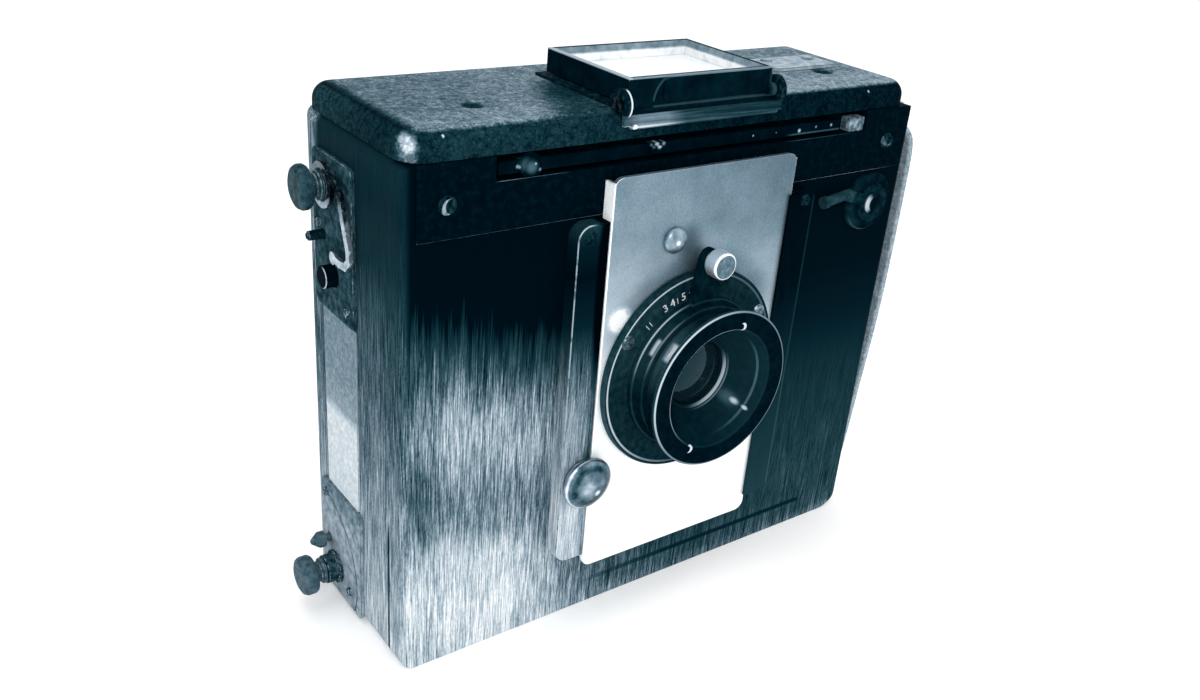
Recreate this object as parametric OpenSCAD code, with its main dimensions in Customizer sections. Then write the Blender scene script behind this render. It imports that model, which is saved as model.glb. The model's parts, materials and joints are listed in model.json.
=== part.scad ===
// Plate camera with a roller-blind shutter, a sliding lens board and a folding finder.
// Millimetres. X runs to the right seen from the front, Y to the back, Z up.
// The origin is the mouth of the tripod socket, in the middle of the underside.

/* [Case] */
// Width of the case
body_w = 170; // [160:1:185]
// Depth of the case, front to back
body_d = 55; // [55:0.5:62]
// Height of the case below the lid
body_h = 143; // [141:1:152]
// Thickness of the side and bottom walls
wall = 4; // [3:0.5:5]
// Thickness of the front wall
front_wall = 5; // [4.5:0.25:5.5]
// Thickness of the deck under the lid
deck_t = 3; // [2:0.5:4]
// Depth of the front casing, up to its joint with the rear casing
front_case_d = 9.6; // [8:0.2:12]
// Corner radius of the case, bottom right
foot_r = 9; // [4:0.5:12]
// Corner radius of the other three corners
corner_r = 3.5; // [2:0.5:5]
// Radius of the upright edges, seen from above
edge_r = 3; // [1:0.5:3.5]

/* [Lid] */
// Height of the lid
lid_h = 6.9; // [6:0.1:9]
// Wall of the lid
lid_wall = 2.2; // [1.5:0.1:3]
// How far the lid stays back from the case's right side
lid_inset = 2.6; // [1:0.1:4]
// Rounding of the lid's top edge
lid_round = 4.5; // [2:0.5:5]
// Rounding of the lid's corners, seen from above
lid_corner = 7; // [5:0.5:9]
// Radius of the lid's back corners, seen from above
lid_back_corner = 5; // [5:0.5:9]
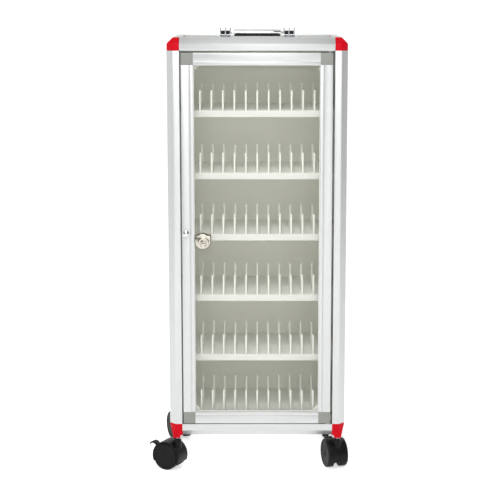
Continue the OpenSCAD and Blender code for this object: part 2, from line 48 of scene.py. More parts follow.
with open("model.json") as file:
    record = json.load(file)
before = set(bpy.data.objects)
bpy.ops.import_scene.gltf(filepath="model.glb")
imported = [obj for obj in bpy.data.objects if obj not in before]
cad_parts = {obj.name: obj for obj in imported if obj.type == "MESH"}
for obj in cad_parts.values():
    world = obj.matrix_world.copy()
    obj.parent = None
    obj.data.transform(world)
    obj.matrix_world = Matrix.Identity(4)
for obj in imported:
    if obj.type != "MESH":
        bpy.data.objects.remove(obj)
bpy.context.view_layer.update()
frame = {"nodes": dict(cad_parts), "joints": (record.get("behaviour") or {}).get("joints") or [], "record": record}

MM = 0.001
ROWS = 6
CORNERS = {"fl": "front_left", "fr": "front_right", "rl": "rear_left", "rr": "rear_right"}
JOINTS = {joint["name"]: joint for joint in frame["joints"]}
Z_TO_FRONT = Matrix.Rotation(math.pi / 2, 4, "X")
Z_TO_BACK = Matrix.Rotation(-math.pi / 2, 4, "X")
SHARP = 30.0  # degrees between faces, from which a bevel rounds their edge
FLAT = 0.6  # degrees between faces, below which they count as one

# ---- sizes that the pieces share with the solids, in millimetres ----

PLATE_THICK = 3.2
PLATE_GAPS = 12  # phone slots in a row
UPRIGHT = 9.0  # a plate's uprights, front to back
WEB_HIGH = 12.0  # the web between them
REAR_RISE = 6.5  # the rear upright over the front one
LOCK_RADIUS = 13.9
LOCK_TOP = 10.7  # the lock's flat top over the middle of its outline
LOCK_MIDDLE = (-1.1, 1.9)  # the middle of its outline from the key's axis
BRACKET_LONG = 35
SCREW_SPACING = 16
TRAIL = 16  # a caster's axle behind its stem
WHEEL_RADIUS = 25
AXLE = (TRAIL, WHEEL_RADIUS)
AXLE_RADIUS = 4
AXLE_HALF = 6.6
BORE = 4.05  # for the stem and the axle
WHEEL_INNER = 6.7  # a wheel's inner face from the caster's middle
HOOD_RADIUS = 27.8
HOOD_HALF = 18.2
HOOD_FLOOR = 14
WELL_RADIUS = 25.6  # wheel wells in the hood
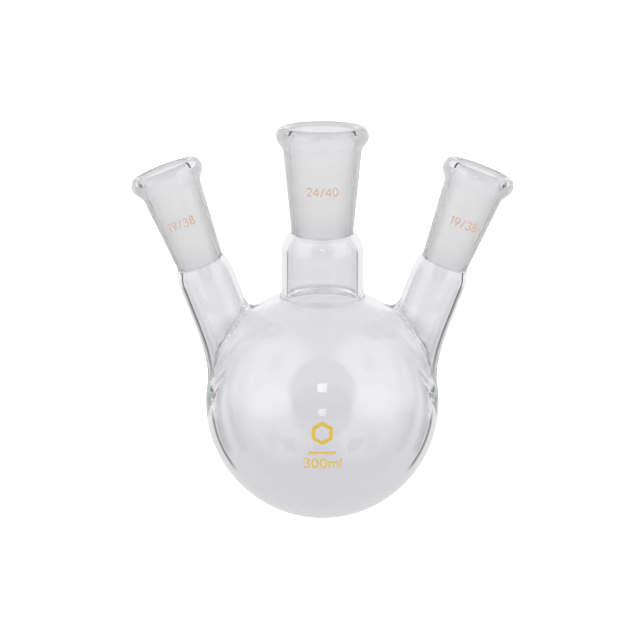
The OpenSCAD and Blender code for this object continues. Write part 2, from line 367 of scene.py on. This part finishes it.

[WORK TO DO] Recopy the whole listing exactly.

[RESULT OF THE EXERCISE]
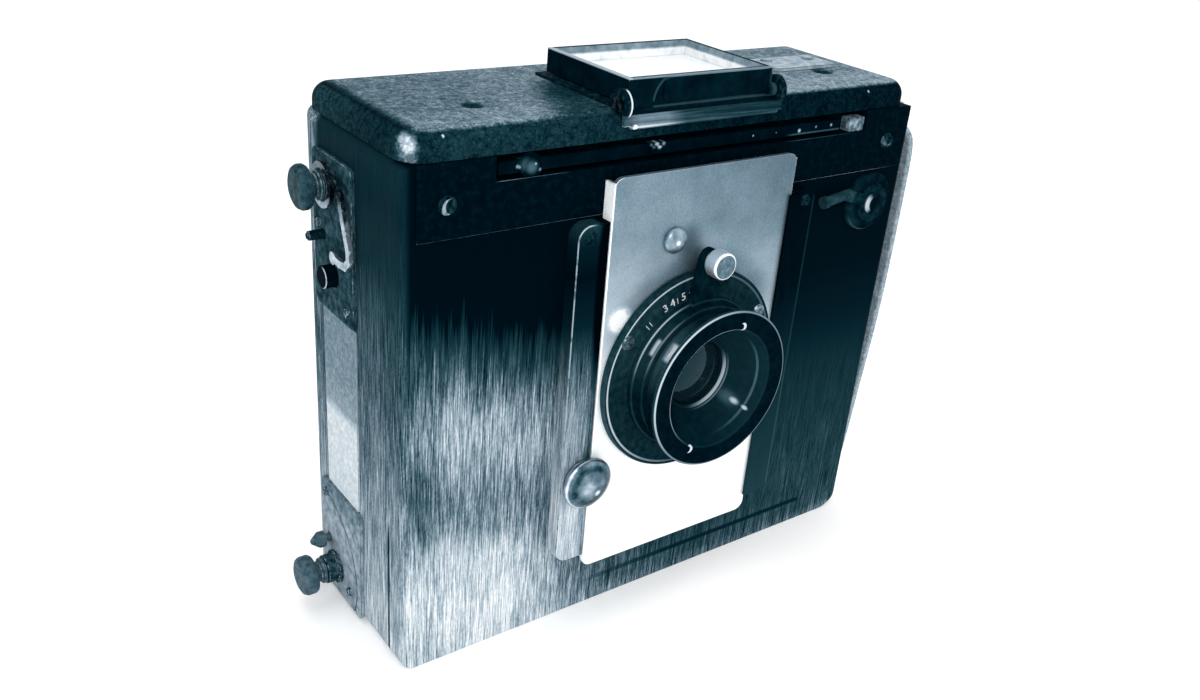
Recreate this object as parametric OpenSCAD code, with its main dimensions in Customizer sections. Then write the Blender scene script behind this render. It imports that model, which is saved as model.glb. The model's parts, materials and joints are listed in model.json.
=== part.scad ===
// Plate camera with a roller-blind shutter, a sliding lens board and a folding finder.
// Millimetres. X runs to the right seen from the front, Y to the back, Z up.
// The origin is the mouth of the tripod socket, in the middle of the underside.

/* [Case] */
// Width of the case
body_w = 170; // [160:1:185]
// Depth of the case, front to back
body_d = 55; // [55:0.5:62]
// Height of the case below the lid
body_h = 143; // [141:1:152]
// Thickness of the side and bottom walls
wall = 4; // [3:0.5:5]
// Thickness of the front wall
front_wall = 5; // [4.5:0.25:5.5]
// Thickness of the deck under the lid
deck_t = 3; // [2:0.5:4]
// Depth of the front casing, up to its joint with the rear casing
front_case_d = 9.6; // [8:0.2:12]
// Corner radius of the case, bottom right
foot_r = 9; // [4:0.5:12]
// Corner radius of the other three corners
corner_r = 3.5; // [2:0.5:5]
// Radius of the upright edges, seen from above
edge_r = 3; // [1:0.5:3.5]

/* [Lid] */
// Height of the lid
lid_h = 6.9; // [6:0.1:9]
// Wall of the lid
lid_wall = 2.2; // [1.5:0.1:3]
// How far the lid stays back from the case's right side
lid_inset = 2.6; // [1:0.1:4]
// Rounding of the lid's top edge
lid_round = 4.5; // [2:0.5:5]
// Rounding of the lid's corners, seen from above
lid_corner = 7; // [5:0.5:9]
// Radius of the lid's back corners, seen from above
lid_back_corner = 5; // [5:0.5:9]
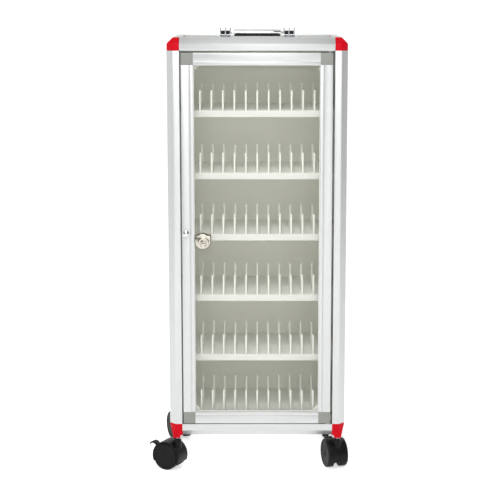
Continue the OpenSCAD and Blender code for this object: part 2, from line 48 of scene.py. More parts follow.
with open("model.json") as file:
    record = json.load(file)
before = set(bpy.data.objects)
bpy.ops.import_scene.gltf(filepath="model.glb")
imported = [obj for obj in bpy.data.objects if obj not in before]
cad_parts = {obj.name: obj for obj in imported if obj.type == "MESH"}
for obj in cad_parts.values():
    world = obj.matrix_world.copy()
    obj.parent = None
    obj.data.transform(world)
    obj.matrix_world = Matrix.Identity(4)
for obj in imported:
    if obj.type != "MESH":
        bpy.data.objects.remove(obj)
bpy.context.view_layer.update()
frame = {"nodes": dict(cad_parts), "joints": (record.get("behaviour") or {}).get("joints") or [], "record": record}

MM = 0.001
ROWS = 6
CORNERS = {"fl": "front_left", "fr": "front_right", "rl": "rear_left", "rr": "rear_right"}
JOINTS = {joint["name"]: joint for joint in frame["joints"]}
Z_TO_FRONT = Matrix.Rotation(math.pi / 2, 4, "X")
Z_TO_BACK = Matrix.Rotation(-math.pi / 2, 4, "X")
SHARP = 30.0  # degrees between faces, from which a bevel rounds their edge
FLAT = 0.6  # degrees between faces, below which they count as one

# ---- sizes that the pieces share with the solids, in millimetres ----

PLATE_THICK = 3.2
PLATE_GAPS = 12  # phone slots in a row
UPRIGHT = 9.0  # a plate's uprights, front to back
WEB_HIGH = 12.0  # the web between them
REAR_RISE = 6.5  # the rear upright over the front one
LOCK_RADIUS = 13.9
LOCK_TOP = 10.7  # the lock's flat top over the middle of its outline
LOCK_MIDDLE = (-1.1, 1.9)  # the middle of its outline from the key's axis
BRACKET_LONG = 35
SCREW_SPACING = 16
TRAIL = 16  # a caster's axle behind its stem
WHEEL_RADIUS = 25
AXLE = (TRAIL, WHEEL_RADIUS)
AXLE_RADIUS = 4
AXLE_HALF = 6.6
BORE = 4.05  # for the stem and the axle
WHEEL_INNER = 6.7  # a wheel's inner face from the caster's middle
HOOD_RADIUS = 27.8
HOOD_HALF = 18.2
HOOD_FLOOR = 14
WELL_RADIUS = 25.6  # wheel wells in the hood
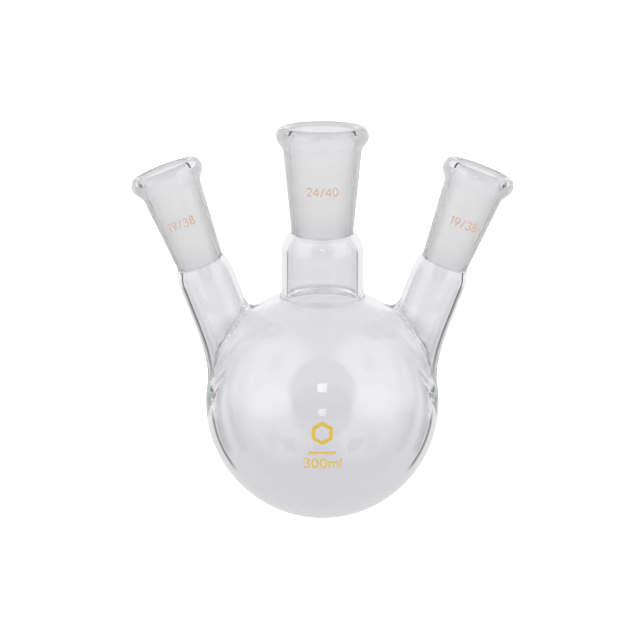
The OpenSCAD and Blender code for this object continues. Write part 2, from line 367 of scene.py on. This part finishes it.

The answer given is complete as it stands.